The Best Way To Freeze Bananas

The Best Way To Freeze Bananas

Nothing is dreamier than a frozen banana in a smoothie and for bakers about to embark on a banana bread or muffin, nothing is easier than having frozen bananas on hand. But the internet is full of bad advice about how exactly to freeze these lovely fruits.

Image via flickr.

The bad advice falls into two camps:

Method #1: Freeze the bananas whole in their skins.

Problems with this:

1. You cannot peel a frozen banana easily. In order to peel it you need to either defrost it the old-fashioned way (via time); put it in the microwave, which adds a second step to the process; or slice it out of its skin, a process I find a little fiddly.

2. There is nothing grosser than a defrosted, unpeeled banana. Defrosting an unpeeled banana produces a slimy, sticky beige liquid you have to figure out how to get rid of, which adds another step to the process. (I’m not in fact Harold McGee but I imagine this happens because the peel, unlike the fruit itself, contains a lot of water.)

So that method stinks.

Method #2: Peel, cut into chunks, freeze on cookie sheet.

The instructions usually run along the lines of: “Peel the bananas, cut them into chunks, lay the chunks — not touching — on parchment-covered cookie sheets and put the sheets in the freezer. Then, when they’re frozen, put the chunks in a Ziploc or tupperware in the freezer.”

Problems with this:

1. This is a lot of steps.

2. This requires a lot of cookie sheets and freezer space, especially if you’re planning to freeze a whole bunch of bananas.

3. If you are freezing bananas to use in a baked good (rather than a smoothie) the recipe usually calls for a number of whole bananas, meaning you’ll have to line up a bunch of chunks in a length that might approximate a whole banana, which adds yet another step. OK, so this is a minor quibble.

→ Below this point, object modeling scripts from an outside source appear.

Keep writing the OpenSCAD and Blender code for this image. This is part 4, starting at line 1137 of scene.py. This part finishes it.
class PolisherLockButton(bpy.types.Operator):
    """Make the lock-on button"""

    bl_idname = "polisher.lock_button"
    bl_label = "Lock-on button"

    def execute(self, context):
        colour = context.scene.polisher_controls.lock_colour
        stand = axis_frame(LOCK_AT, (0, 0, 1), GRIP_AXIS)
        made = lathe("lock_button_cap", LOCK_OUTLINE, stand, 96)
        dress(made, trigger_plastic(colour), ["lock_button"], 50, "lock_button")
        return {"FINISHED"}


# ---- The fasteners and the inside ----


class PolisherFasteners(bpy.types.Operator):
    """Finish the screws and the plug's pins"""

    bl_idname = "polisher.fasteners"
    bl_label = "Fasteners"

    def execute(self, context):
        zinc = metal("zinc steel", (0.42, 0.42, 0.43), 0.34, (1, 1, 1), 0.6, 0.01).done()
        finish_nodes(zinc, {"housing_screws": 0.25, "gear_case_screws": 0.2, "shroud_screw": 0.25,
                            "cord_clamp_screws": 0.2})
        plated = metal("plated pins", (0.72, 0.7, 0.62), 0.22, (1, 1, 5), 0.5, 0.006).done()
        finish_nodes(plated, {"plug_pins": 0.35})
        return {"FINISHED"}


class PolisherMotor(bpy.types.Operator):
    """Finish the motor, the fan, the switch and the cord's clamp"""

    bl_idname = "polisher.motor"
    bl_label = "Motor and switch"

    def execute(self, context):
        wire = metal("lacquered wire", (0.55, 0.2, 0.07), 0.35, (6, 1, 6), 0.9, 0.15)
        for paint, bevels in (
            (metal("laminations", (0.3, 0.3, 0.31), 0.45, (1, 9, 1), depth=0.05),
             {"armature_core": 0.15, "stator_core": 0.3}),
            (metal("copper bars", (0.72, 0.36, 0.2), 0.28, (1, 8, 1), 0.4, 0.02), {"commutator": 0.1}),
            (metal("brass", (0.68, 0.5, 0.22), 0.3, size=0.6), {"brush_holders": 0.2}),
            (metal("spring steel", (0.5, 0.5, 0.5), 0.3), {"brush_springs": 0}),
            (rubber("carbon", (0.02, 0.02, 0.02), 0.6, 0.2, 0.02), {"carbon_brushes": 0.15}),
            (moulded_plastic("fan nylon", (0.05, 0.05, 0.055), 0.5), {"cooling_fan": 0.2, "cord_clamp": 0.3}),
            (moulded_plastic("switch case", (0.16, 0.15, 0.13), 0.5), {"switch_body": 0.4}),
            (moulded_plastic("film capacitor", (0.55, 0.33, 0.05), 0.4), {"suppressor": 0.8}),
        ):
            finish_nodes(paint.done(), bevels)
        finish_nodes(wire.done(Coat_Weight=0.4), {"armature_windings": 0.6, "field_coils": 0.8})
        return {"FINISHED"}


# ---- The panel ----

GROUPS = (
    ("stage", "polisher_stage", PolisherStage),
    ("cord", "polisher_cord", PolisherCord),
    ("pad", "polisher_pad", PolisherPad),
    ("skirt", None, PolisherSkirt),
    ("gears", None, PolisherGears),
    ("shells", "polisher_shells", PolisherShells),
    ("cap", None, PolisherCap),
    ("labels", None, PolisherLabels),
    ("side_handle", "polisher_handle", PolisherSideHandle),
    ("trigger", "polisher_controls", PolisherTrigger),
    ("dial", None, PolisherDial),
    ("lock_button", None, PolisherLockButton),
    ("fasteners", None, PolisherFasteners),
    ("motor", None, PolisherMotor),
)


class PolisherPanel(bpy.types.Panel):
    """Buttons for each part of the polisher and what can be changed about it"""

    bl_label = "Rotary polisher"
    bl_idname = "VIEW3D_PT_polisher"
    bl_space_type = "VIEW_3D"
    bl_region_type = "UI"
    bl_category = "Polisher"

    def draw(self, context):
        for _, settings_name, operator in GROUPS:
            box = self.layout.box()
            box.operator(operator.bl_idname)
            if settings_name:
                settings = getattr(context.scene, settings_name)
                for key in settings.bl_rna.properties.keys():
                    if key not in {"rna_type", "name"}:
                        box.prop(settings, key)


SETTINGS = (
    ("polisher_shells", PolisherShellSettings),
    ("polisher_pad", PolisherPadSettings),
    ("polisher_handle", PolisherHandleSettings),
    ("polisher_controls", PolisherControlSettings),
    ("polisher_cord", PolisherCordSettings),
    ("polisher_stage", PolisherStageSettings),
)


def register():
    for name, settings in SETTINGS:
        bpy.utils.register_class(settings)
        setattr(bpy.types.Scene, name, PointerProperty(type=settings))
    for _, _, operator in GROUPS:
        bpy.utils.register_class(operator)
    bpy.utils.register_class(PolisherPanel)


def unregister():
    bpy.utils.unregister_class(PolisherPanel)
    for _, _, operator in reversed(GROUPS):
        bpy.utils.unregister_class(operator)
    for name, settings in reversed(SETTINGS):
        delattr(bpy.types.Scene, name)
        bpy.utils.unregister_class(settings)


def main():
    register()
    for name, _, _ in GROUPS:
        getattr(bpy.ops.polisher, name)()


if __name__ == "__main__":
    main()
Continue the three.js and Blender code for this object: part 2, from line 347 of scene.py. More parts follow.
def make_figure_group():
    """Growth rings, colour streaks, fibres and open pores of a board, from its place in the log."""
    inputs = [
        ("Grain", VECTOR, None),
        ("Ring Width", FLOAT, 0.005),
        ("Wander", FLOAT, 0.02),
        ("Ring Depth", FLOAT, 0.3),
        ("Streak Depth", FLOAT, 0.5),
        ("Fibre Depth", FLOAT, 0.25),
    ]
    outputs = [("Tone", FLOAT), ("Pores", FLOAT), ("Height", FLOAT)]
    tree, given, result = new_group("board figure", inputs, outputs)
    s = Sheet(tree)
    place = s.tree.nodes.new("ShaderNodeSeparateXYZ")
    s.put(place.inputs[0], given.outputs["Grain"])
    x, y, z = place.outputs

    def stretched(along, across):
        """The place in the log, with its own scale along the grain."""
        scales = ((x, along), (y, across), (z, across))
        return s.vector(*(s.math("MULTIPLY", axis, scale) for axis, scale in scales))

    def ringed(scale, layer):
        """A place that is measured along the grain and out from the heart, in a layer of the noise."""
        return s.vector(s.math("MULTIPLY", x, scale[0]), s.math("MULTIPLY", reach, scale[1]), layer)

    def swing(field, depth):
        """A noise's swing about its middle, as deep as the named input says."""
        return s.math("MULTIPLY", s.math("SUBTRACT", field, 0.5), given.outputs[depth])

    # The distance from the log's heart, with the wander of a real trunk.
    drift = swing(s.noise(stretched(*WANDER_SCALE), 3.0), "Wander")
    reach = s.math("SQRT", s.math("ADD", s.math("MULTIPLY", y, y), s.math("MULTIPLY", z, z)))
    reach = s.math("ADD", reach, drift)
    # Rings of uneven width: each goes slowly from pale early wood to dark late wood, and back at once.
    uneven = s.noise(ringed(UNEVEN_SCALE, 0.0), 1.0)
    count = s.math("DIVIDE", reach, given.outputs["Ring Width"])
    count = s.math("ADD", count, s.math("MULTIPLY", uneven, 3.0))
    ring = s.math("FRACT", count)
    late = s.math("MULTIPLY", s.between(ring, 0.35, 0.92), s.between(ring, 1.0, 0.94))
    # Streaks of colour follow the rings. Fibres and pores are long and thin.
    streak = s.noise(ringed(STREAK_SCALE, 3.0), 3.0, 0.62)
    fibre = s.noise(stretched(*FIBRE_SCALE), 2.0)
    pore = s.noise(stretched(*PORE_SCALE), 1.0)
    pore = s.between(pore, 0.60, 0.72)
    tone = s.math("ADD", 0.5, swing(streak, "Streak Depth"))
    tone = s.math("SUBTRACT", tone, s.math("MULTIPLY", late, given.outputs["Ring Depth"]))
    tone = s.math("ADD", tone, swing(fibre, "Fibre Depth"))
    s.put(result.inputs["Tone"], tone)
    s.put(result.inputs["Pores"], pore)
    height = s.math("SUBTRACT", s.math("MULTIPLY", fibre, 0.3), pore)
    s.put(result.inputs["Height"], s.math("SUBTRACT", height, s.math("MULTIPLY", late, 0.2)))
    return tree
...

4. In my experience, unpeeled bananas stick to each other in the freezer and are very difficult to separate, meaning that after you’ve gone through the trouble of isolating each chunk on the sheet pre-freeze, they might just congeal into a solid block when thrown together in the Ziploc, and you’ll be left trying to extract chunks with a knife or some other sharp implement, which is a terrible idea.

The Solution

The Best Way To Freeze Bananas
Peel, wrap, zip, freeze. Photo by Deb Schwartz.

Peel, wrap, zip, freeze. Photo by Deb Schwartz.

1. Peel the banana (if you do it from the “wrong”/non-stem end you will get a much cleaner peel that takes with it more “strings” along with that nasty brown bit at the end).

2. Wrap it individually in plastic wrap, wax paper, or aluminium foil.

3. Put the wrapped fruits in a Ziploc or plastic storage container in the freezer.

4. When you’re ready for a smoothie, so are your bananas.

If need be (say, your blender isn’t the strongest) you can easily snap the banana in two. For baked goods, you’ll still have to defrost the bananas, but you won’t have to mess with any icky ooze.

Note: Some stores offer deep discounts on ugly, past-their-prime bananas. Snatch them up! Those homely suckers are perfect for freezing (just be sure to get the peels out of the house ASAP — they’re prime targets for fruit flies).